Mersey Valley Plants - Part 3, The Twentieth Century

In many ways the modern Mersey Valley embodies 20th Century people's view of the land and its uses: land was there either to grow crops or to raise livestock on or to build on. Any scraps that were not suitable for either of these purposes (because of the possibility of flooding or other problems) was regarded as ‘waste land’ and could have rubble or household waste tipped on it. This view regarded all of the other organisms - plants and animals - that lived on the land to be, at best, irrelevant, and, at worst, just a load of weeds and vermin to be exterminated. In the 21st Century I believe that this is still the predominant view (although I’m convinced that the vast majority of people hardly think about it al all). But now there are stirrings of unease - lots of fashionable twittering about ‘global warming’ and ‘climate change’ (of ten, I suspect, from people who have no intention of changing their own behaviour) and some, not very effectively enforced, laws designed to protect ‘biodiversity’. Occasionally, vaguely scary things happen, such as largely unexplained crashes in the populations of once common organisms such as house sparrows, starlings and small tortoiseshell butterflies. Recently there has even been talk of mysterious maladies affecting bees – and if bees die out what will then pollinate fruit trees and other crops?
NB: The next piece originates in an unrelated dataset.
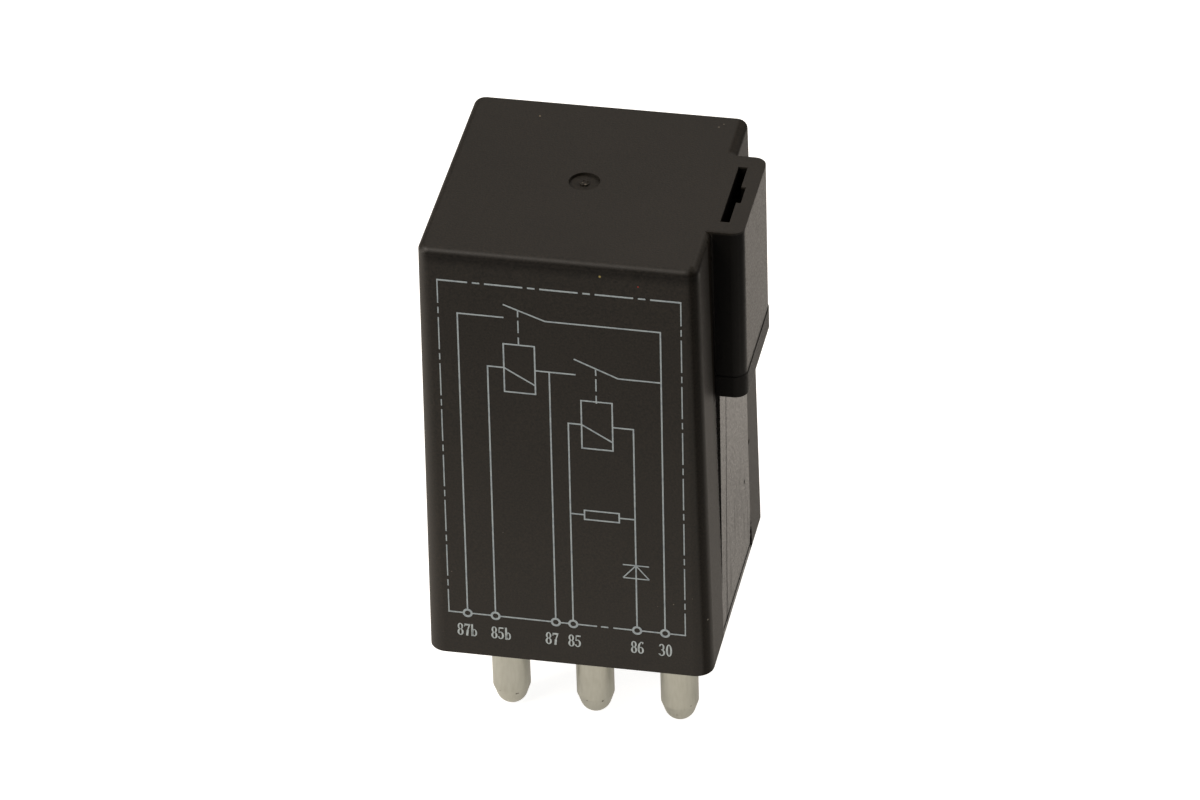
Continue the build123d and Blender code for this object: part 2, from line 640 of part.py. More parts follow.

Where will it all end?

I think I know … but I’m straying too far from the point.

In the first of these articles we saw how the Mersey Valley landscape was shaped by people. They first harnessed the power of the river and eventually used flood waters to create water meadows which were cut for hay or grazed. Higher ground, less prone to flooding, was ploughed and used for growing crops. This landscape was, of course, the result of countless thousands of man and woman hours of back-breaking labour. The fields and meadows would have accommodated a lot of wildlife but the people would have lived in an often uneasy relationship with it. I sometimes wonder if the modern world’s shocking disdain for wildlife is in some way the ploughman’s atavistic revenge against the tares that tangled in the ploughshare or the birds that ate the corn.
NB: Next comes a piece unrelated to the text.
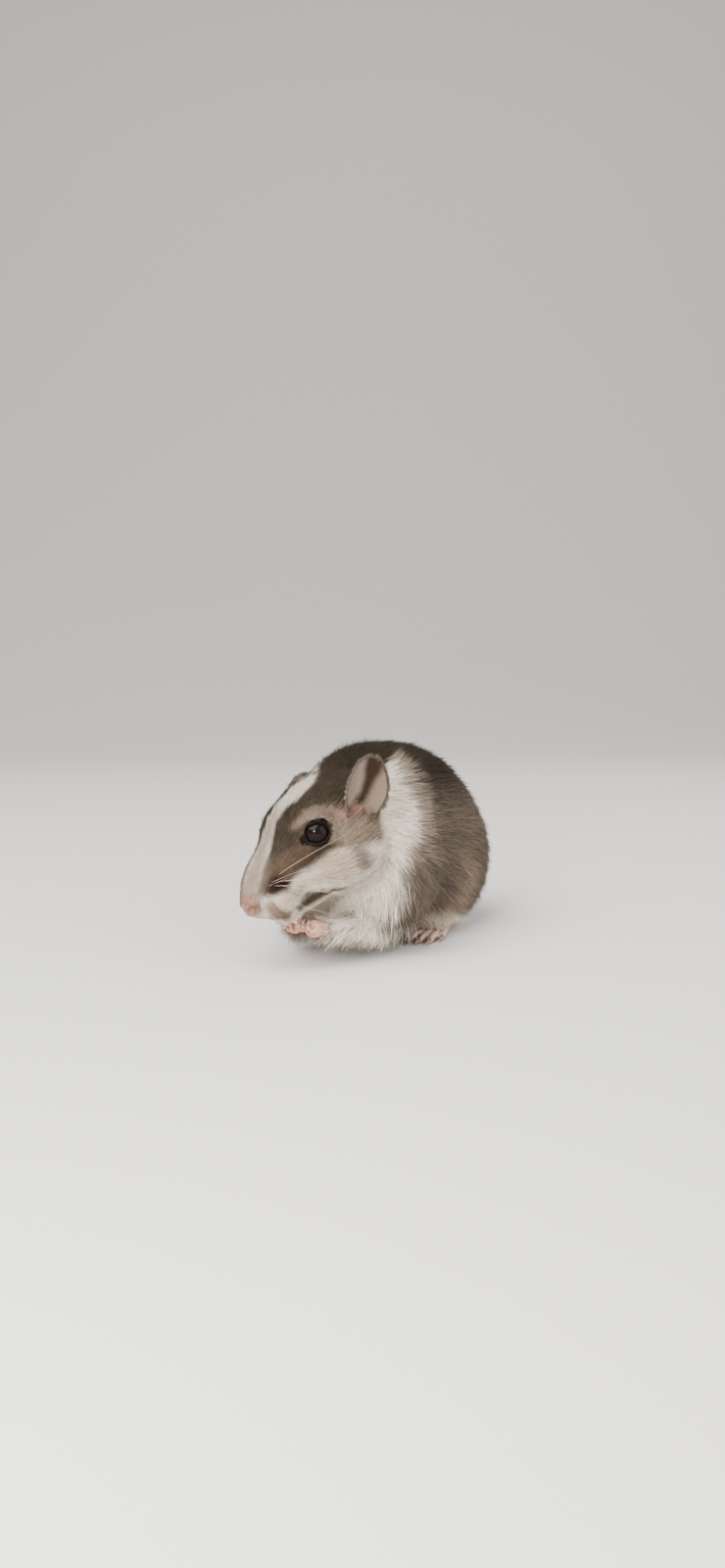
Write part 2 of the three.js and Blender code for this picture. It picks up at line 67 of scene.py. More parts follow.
def middle(node):
    low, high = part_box(node)
    return (low + high) / 2


def spin(degrees, axis):
    return Matrix.Rotation(math.radians(degrees), 3, axis)


head_axes = spin(-HEAD_TURN, "Z") @ spin(HEAD_PITCH, "X") @ spin(-HEAD_ROLL, "Y")
between_eyes = (middle("eye_left") + middle("eye_right")) / 2
head_origin = between_eyes - head_axes @ Vector((0, EYE_AT.y, EYE_AT.z)) * MM
body_origin = head_origin - HEAD_AT * MM
HEAD_ROWS = np.array(head_axes)


def on_head(x, y, z):
    return head_origin + head_axes @ (Vector((x, y, z)) * MM)


def on_body(x, y, z):
    return body_origin + Vector((x, y, z)) * MM


def to_head(points):
    return (points - np.array(head_origin)) @ HEAD_ROWS / MM


def to_body(points):
    return (points - np.array(body_origin)) / MM


print("head at", [round(v / MM, 2) for v in head_origin])

# %% [markdown]
# ## The camera
# The photograph was taken from close by, a little above the animal's head, so a wide lens near the
# animal gives the same perspective. The camera is placed from the head: so far ahead, so far aside.

# %% Camera
CAMERA_AZIMUTH = 18
CAMERA_TILT = 5.07
CAMERA_AWAY = 225
CAMERA_ASIDE = 14
CAMERA_HEIGHT = 58.3
CAMERA_LENS = 25.36

bpy.ops.object.camera_add()
camera = bpy.context.object
aside = spin(CAMERA_AZIMUTH, "Z") @ Vector((1, 0, 0))
away = spin(CAMERA_AZIMUTH, "Z") @ Vector((0, 1, 0))
camera.location = head_origin + (aside * CAMERA_ASIDE - away * CAMERA_AWAY) * MM
camera.location.z = CAMERA_HEIGHT * MM
camera.rotation_euler = (math.radians(90 - CAMERA_TILT), 0, math.radians(CAMERA_AZIMUTH))
camera.data.lens = CAMERA_LENS
camera.data.sensor_width = 36
camera.data.clip_start = 0.01
bpy.context.scene.camera = camera

# %% [markdown]
# ## The skin
# One way to a seamless skin is to sculpt it, another is to melt the solids together. Each solid is
# swollen until it bridges the thin cuts between neighbours, the whole is rebuilt as one even net, and
# the net is then let down by what it was swollen and by the depth of the coat at each place.

# %% Copies of the flesh, and a tail's core
SWELL = {"hand": 0.14, "hind_foot": 0.16, "ear": 0.12}
SWELL_ELSEWHERE = 0.26
TAIL_STATIONS = [
    (0, 24, 13, 5), (-0.3, 28.6, 9.2, 3.7), (-0.7, 32, 6.8, 3.1), (-1, 36, 5.1, 2.7),
    (-6, 52, 2.5, 2.1), (-15, 74, 2.15, 1.8), (-21, 95, 1.9, 1.55), (-20.5, 113, 1.7, 1.3),
    (-17.5, 128, 1.55, 0.8),
]
SAME_PLACE = 1e-6
FLESH = [name for name in nodes if not name.startswith(("eye_", "tail_"))]


def pick(*pieces):
    bpy.ops.object.select_all(action="DESELECT")
    for piece in pieces:
        piece.select_set(True)
    bpy.context.view_layer.objects.active = pieces[0]
    return pieces[0]


def apply_modifier(piece, kind, **settings):
    pick(piece)
    bpy.ops.object.modifier_add(type=kind)
    modifier = piece.modifiers[-1]
    for name, value in settings.items():
        setattr(modifier, name, value)
    bpy.ops.object.modifier_apply(modifier=modifier.name)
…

Nevertheless, the 20th Century tore this old and carefully nurtured landscape apart in just a few short years - mostly well within living memory. Rubbish tips, sewage works, golf courses and sports pitches all took their toll, followed by gravel extraction and motorway construction. Remaining scraps of meadow were either badly over-grazed by tenants’ livestock or allowed to grow out until they fell prey to local vandals with matches.
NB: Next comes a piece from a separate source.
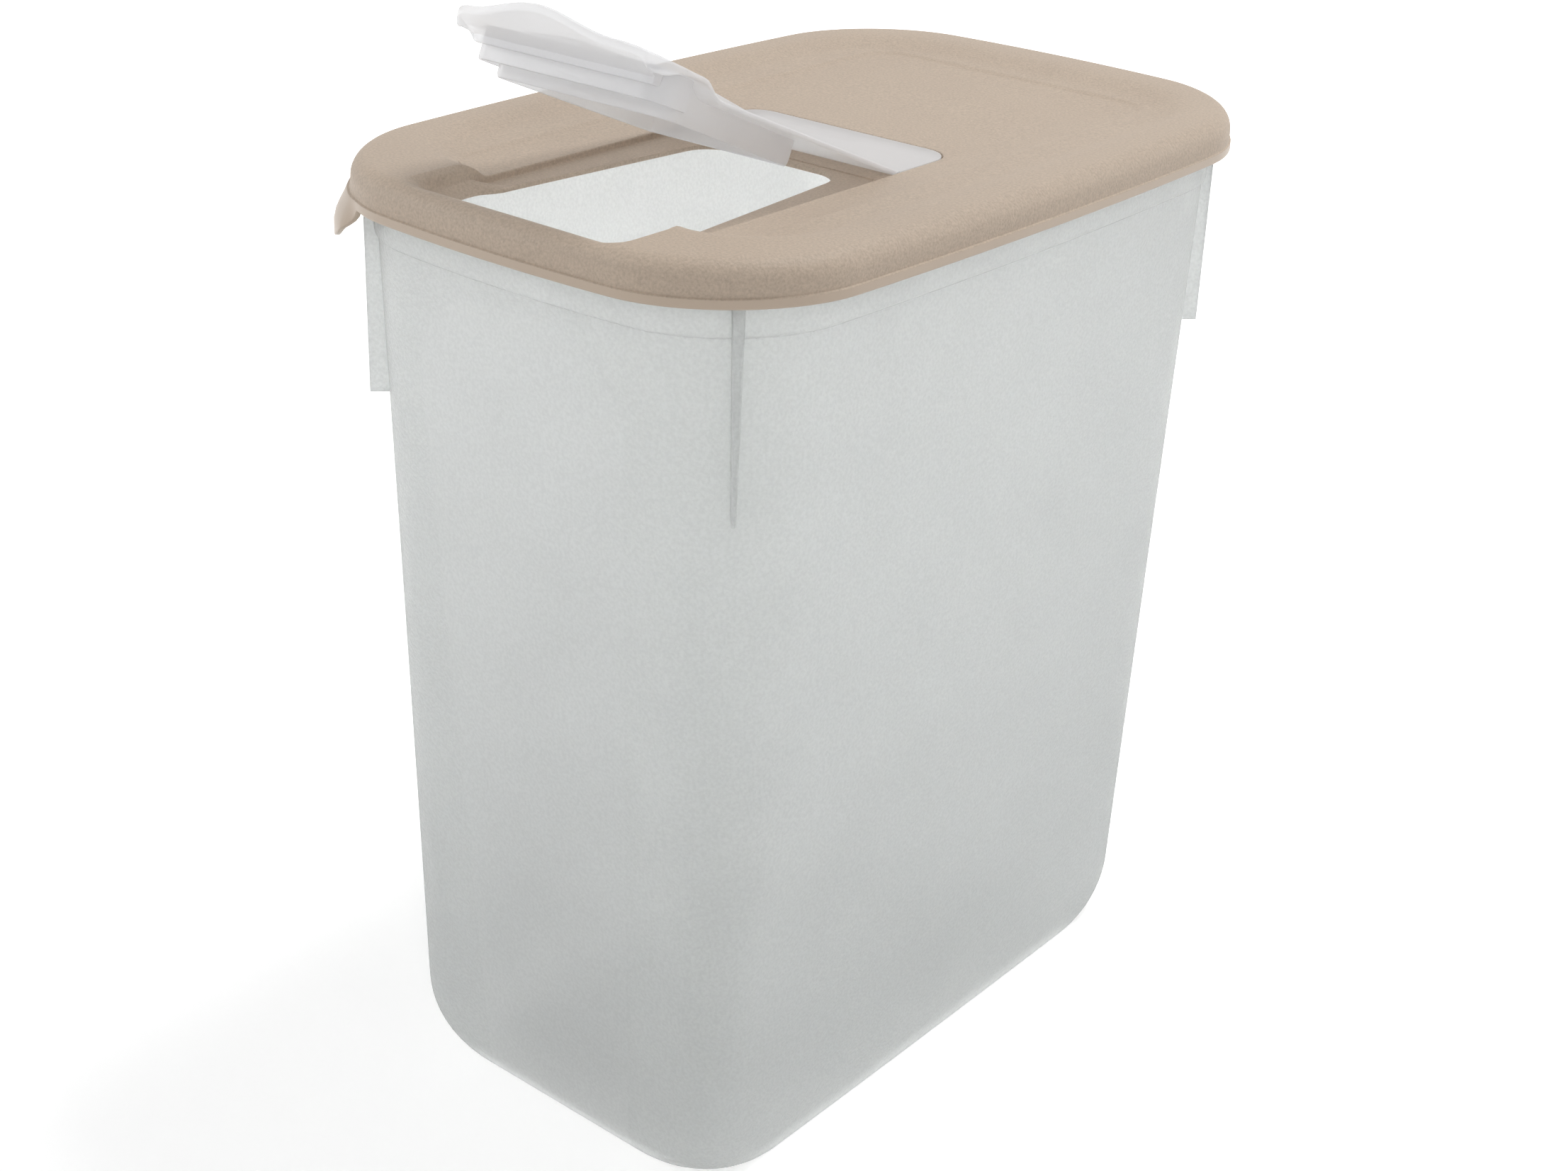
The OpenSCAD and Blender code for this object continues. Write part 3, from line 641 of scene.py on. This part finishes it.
def reach(points):
    """How far each ray goes before it leaves a closed outline for the last time."""
    p = np.asarray(points) - LID_CENTRE
    e = np.roll(p, -1, axis=0) - p
    dx, dy = rays_xy[:, :1], rays_xy[:, 1:]
    across = dx * e[:, 1] - dy * e[:, 0]
    across = np.where(abs(across) < 1e-12, 1e-12, across)
    distance = (p[:, 0] * e[:, 1] - p[:, 1] * e[:, 0]) / across
    share = (p[:, 0] * dy - p[:, 1] * dx) / across
    hit = (share > -1e-7) & (share < 1 + 1e-7) & (distance > 0)
    return np.where(hit, distance, 0).max(axis=1)


def mirrored(right):
    """Close an outline whose +X half runs from the rear to the front."""
    right = np.asarray(right, dtype=float)
    return np.concatenate([right, (right * (-1, 1))[::-1]])


def bend(centre, r, start_deg, end_deg, steps=8):
    """Points on an arc, for outlines with rounded corners."""
    turn = np.radians(np.linspace(start_deg, end_deg, steps + 1))
    return [(centre[0] + r * math.cos(t), centre[1] + r * math.sin(t)) for t in turn]


print("reach of the lip: from", round(reach(outline(LIP)).min(), 1),
      "to", round(reach(outline(LIP)).max(), 1), "mm")

# %% The lid's outlines
CREST_Z, DECK_Z, LEDGE_Z, PAN_Z = 418, 411, 408, 406
CREST_INSET_MM, CREST_HALF_MM, CREST_FOOT_Z = 0.9, 8.0, 409.8
# Each row is a ring on the top face without its height, that height, and the rounding there.
top_knots = [
    (np.array([57.6, 82.8, 8, 0, 0, -55.2]), DECK_Z, 6),  # the deck round the recess
    (np.array([74.6, 141.5, 14.6, 0.4, 0.4, 2]), 413.1, 1.2),  # foot of the panel's step
    (np.array([77, 143.5, 17, 0.5, 0.5, 2.5]), 414.1, 1.2),  # top of the panel's step
    (np.array([93, 148, 33, 4, 5, 5]), 414.4, 4),  # where the rise to the crest starts
    (np.array([104, 158.5, 42, 5, 7, 8.5]), CREST_Z, 5)]  # the inner side of the crest
crest_turns = [math.radians(t) for t in range(90, -1, -10)]
crest_knots = [(inset(LIP, CREST_INSET_MM + CREST_HALF_MM * (1 - math.cos(t)), 0),
                CREST_FOOT_Z + (CREST_Z - CREST_FOOT_Z) * math.sin(t), 0) for t in crest_turns]
knots = [(reach(outline(ring)), z, r) for ring, z, r in top_knots + crest_knots]
knot_reach = np.array([k[0] for k in knots])
knot_z = np.array([k[1] for k in knots])


def top_height(distance):
    """Height of the lid's top face at a distance on each ray."""
    return np.array([np.interp(distance[i], knot_reach[:, i], knot_z)
                     for i in range(RAY_COUNT)])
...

In the 1970s decisions were taken to improve the mess that the Mersey Valley had become. Unfortunately the local authorities proceeded with more enthusiasm than knowledge. They failed to recognise that the Mersey Valley was, from an ecological point of view, mainly important for its unimproved grasslands and their rich floras, and obliterated even more of this grassland by tree planting. Planting trees is not a universal solution to all conservation problems and can be counter-productive. Unimproved grassland is a much rarer and more precious habitat than new plantations of trees – no matter how pretty the latter may look! Recently some prominent figures in the fields of conservation and ecology have begun to speak out about the catastrophic losses of grassland; for example George Peterken, OBE one of the UK’s most eminent woodland ecologists, has commented: “As a professional ecologist who has promoted woodland conservation for almost 40 years, I have no hesitation in saying that the priority is now grassland conservation” (quoted in ‘Plantlife’ – the magazine of the wild plant conservation charity – Issue 50, Spring 2008).